Description of the task:
Nothing but the lines from the line that contains "Continue the Blender" through the line that contains "above its triangle." should appear in the output, each reproduced exactly.

┌─ Task material

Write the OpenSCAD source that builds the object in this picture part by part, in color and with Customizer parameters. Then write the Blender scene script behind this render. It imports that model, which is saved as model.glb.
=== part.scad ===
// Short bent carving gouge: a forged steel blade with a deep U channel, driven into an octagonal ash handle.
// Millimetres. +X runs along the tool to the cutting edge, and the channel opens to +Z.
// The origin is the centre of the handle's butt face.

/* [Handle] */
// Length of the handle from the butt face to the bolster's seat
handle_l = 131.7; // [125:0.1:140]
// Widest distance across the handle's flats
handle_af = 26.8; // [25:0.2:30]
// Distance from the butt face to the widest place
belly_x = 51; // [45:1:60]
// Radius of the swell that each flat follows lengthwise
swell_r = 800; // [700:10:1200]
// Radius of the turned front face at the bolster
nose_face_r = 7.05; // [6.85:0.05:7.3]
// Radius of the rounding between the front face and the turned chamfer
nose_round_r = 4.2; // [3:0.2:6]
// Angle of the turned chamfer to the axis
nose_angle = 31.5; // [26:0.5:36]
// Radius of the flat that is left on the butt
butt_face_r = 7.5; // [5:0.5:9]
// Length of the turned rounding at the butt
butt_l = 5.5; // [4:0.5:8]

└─
┌─ Task material

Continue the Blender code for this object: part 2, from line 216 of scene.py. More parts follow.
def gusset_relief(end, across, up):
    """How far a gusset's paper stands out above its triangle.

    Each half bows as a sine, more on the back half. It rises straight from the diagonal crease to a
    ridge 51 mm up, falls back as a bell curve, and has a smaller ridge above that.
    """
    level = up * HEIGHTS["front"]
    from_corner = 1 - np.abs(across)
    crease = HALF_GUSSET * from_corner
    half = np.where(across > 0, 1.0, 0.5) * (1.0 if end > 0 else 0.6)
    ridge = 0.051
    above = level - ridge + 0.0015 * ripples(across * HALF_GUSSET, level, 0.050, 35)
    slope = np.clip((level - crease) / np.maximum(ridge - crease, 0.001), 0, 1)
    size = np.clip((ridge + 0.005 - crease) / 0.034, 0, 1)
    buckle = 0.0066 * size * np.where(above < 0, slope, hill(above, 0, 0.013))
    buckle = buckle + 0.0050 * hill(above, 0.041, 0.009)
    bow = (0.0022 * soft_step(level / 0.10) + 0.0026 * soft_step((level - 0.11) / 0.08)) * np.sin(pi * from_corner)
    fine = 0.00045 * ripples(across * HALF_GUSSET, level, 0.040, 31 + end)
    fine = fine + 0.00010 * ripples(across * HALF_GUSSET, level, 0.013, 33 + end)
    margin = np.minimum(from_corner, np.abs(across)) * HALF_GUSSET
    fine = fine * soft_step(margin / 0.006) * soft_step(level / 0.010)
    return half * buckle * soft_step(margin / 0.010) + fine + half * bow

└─

Task answer:
Continue the Blender code for this object: part 2, from line 216 of scene.py. More parts follow.
def gusset_relief(end, across, up):
    """How far a gusset's paper stands out above its triangle.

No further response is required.